10 When everything was organized and the priests were standing in their places, and the Levites were formed into service corps as the king had instructed, 11 then the Levites killed the Passover lambs and presented the blood to the priests, who sprinkled it upon the altar as the Levites removed the skins. 12 They piled up the carcasses for each tribe to present its own burnt sacrifices to the Lord, as it is written in the law of Moses. They did the same with the oxen. 13 Then, as directed by the laws of Moses, they roasted the Passover lambs and boiled the holy offerings in pots, kettles, and pans, and hurried them out to the people to eat. 14 Afterwards the Levites prepared a meal for themselves and for the priests, for they had been busy from morning till night offering the fat of the burnt offerings.
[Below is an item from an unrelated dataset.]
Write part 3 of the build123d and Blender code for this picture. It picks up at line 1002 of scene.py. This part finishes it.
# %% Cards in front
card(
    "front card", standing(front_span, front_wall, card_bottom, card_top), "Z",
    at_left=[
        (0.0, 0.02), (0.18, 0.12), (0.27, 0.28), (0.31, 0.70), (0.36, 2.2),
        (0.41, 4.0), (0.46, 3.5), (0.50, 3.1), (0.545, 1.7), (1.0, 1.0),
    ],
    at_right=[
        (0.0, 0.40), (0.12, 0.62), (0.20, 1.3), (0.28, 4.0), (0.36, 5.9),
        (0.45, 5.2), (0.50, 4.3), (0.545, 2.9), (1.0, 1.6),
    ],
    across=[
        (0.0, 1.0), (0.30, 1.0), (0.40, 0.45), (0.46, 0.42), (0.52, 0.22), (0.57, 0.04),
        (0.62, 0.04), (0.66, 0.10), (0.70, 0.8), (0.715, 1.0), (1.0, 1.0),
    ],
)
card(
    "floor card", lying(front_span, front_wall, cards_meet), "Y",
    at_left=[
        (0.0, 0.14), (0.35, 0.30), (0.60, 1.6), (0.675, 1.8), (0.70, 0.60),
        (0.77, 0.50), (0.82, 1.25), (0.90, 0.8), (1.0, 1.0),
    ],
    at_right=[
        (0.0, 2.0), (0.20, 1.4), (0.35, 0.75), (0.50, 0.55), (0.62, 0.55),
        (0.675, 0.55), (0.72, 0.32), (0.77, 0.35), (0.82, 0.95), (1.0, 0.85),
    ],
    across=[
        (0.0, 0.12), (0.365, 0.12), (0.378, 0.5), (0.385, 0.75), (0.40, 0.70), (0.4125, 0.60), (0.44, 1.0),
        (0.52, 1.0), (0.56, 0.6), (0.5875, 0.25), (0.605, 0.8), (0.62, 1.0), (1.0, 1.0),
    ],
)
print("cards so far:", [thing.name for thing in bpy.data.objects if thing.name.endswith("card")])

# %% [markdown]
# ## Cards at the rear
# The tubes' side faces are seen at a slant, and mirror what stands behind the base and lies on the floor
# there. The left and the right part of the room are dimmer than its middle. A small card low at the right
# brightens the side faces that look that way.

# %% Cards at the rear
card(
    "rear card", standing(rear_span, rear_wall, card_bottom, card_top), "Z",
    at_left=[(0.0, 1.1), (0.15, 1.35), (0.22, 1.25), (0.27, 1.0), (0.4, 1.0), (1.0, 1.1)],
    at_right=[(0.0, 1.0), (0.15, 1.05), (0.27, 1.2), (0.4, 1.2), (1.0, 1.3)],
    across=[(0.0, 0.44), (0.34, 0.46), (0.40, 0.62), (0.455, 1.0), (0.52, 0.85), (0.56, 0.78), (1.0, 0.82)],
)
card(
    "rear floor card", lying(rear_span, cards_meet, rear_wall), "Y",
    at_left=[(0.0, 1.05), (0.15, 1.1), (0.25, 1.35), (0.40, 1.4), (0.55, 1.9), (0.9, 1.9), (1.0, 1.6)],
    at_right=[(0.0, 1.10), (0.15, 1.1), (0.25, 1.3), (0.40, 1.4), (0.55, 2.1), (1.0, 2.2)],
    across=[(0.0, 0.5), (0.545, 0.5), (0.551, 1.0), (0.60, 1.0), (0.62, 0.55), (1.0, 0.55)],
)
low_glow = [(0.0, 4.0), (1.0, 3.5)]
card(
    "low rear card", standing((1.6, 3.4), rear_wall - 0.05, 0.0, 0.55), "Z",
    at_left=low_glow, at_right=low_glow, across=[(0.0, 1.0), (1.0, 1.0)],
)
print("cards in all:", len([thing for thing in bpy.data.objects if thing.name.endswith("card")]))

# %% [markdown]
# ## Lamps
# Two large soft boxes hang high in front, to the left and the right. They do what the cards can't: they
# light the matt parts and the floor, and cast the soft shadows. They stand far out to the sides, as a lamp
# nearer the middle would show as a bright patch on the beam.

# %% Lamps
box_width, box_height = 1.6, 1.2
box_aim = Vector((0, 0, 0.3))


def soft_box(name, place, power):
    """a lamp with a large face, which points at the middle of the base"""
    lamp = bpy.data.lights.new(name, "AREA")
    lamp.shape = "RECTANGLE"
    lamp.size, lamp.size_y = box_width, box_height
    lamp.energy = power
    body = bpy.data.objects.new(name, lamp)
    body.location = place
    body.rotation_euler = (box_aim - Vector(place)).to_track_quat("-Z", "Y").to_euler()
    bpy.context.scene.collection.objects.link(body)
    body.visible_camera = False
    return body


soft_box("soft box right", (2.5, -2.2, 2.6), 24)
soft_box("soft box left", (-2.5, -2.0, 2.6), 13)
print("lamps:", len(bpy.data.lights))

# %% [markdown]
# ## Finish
15 The singers (the sons of Asaph) were in their places, following directions issued centuries earlier by King David, Asaph, Heman, and Jeduthun the king’s prophet. The gatekeepers guarded the gates and didn’t need to leave their posts of duty, for their meals were brought to them by their Levite brothers. 16 The entire Passover ceremony was completed in that one day. All the burnt offerings were sacrificed upon the altar of the Lord, as Josiah had instructed.

17 Everyone present in Jerusalem took part in the Passover observance, and this was followed by the Feast of Unleavened Bread for the next seven days. 18 Never since the time of Samuel the prophet had there been such a Passover—not one of the kings of Israel could vie with King Josiah in this respect, involving so many of the priests, Levites, and people from Jerusalem and from all parts of Judah, and from Israel. 19 This all happened in the eighteenth year of the reign of Josiah.
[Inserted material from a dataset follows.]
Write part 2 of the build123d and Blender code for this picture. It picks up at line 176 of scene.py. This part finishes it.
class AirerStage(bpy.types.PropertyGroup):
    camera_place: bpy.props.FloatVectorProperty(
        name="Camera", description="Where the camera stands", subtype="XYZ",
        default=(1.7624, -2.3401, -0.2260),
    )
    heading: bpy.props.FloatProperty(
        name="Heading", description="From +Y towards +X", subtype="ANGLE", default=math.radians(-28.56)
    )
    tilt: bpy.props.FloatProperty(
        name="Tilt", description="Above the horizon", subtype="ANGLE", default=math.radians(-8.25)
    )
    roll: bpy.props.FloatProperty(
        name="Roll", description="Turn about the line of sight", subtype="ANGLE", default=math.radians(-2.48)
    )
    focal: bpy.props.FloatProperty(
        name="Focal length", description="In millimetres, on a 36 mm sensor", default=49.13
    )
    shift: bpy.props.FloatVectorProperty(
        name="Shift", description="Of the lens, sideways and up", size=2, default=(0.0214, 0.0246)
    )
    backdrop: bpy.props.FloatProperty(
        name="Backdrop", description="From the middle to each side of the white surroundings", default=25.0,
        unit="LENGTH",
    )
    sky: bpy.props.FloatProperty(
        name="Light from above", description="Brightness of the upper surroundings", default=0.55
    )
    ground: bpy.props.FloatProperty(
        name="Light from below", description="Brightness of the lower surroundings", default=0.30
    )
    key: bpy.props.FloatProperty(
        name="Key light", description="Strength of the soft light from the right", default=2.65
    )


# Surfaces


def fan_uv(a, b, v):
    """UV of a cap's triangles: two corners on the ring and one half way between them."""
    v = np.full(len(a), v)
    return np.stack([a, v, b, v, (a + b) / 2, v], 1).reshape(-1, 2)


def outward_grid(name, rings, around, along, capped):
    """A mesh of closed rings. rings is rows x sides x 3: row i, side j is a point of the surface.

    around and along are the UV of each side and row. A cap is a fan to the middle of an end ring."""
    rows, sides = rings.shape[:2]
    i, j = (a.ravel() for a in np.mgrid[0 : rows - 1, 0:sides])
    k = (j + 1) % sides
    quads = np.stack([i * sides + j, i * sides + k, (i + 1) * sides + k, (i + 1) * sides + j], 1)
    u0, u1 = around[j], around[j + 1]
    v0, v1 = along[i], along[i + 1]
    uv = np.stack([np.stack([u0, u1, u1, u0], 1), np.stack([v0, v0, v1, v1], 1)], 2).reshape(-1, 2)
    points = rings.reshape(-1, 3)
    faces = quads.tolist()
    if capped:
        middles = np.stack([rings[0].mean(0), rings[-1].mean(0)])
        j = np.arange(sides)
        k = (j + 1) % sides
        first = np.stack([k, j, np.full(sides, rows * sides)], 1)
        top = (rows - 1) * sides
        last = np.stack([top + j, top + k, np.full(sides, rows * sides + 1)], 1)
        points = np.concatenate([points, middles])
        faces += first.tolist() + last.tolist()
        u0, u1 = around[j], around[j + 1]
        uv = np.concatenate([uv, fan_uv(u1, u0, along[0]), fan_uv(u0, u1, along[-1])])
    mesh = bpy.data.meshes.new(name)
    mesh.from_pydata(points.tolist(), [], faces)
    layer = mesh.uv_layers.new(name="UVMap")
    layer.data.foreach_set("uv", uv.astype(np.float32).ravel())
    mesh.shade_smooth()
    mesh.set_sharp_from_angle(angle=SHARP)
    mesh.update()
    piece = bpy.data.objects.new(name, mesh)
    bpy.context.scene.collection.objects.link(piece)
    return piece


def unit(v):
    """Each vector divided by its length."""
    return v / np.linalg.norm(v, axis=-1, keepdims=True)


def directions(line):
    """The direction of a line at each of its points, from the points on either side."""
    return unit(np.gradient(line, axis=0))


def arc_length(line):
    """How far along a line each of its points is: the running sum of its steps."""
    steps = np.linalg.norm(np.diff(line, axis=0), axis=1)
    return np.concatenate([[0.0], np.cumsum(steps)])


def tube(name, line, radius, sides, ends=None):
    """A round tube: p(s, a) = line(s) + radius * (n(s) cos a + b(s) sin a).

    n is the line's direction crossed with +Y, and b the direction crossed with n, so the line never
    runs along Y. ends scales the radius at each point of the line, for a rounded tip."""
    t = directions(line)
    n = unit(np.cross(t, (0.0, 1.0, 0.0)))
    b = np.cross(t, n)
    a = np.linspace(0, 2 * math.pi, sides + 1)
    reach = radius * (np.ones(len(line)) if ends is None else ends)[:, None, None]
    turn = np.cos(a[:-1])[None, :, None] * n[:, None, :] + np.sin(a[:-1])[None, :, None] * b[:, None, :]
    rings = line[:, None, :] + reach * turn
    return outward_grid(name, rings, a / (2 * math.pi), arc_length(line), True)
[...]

20 Afterwards King Neco of Egypt led his army to Carchemish on the Euphrates River, and Josiah declared war on him.

21 But King Neco sent ambassadors to Josiah with this message: “I don’t want a fight with you, O king of Judah! I have come only to fight the power with which I am at war. Leave me alone! God has told me to hurry! Don’t meddle with God or he will destroy you, for he is with me.”

22 But Josiah refused to turn back. Instead he led his army into the battle at the valley of Megiddo. (He laid aside his royal robes so that the enemy wouldn’t recognize him.) Josiah refused to believe that Neco’s message was from God. 23 The enemy archers struck King Josiah with their arrows and fatally wounded him.

“Take me out of the battle,” he exclaimed to his aides.

24-25 So they lifted him out of his chariot and placed him in his second chariot and brought him back to Jerusalem where he died. He was buried there in the royal cemetery. And all Judah and Jerusalem, including even Jeremiah the prophet, mourned for him, as did the Temple choirs. To this day they still sing sad songs about his death, for these songs of sorrow were recorded among the official lamentations.

26 The other activities of Josiah, and his good deeds, and how he followed the laws of the Lord, 27 all are written in The Annals of the Kings of Israel and Judah.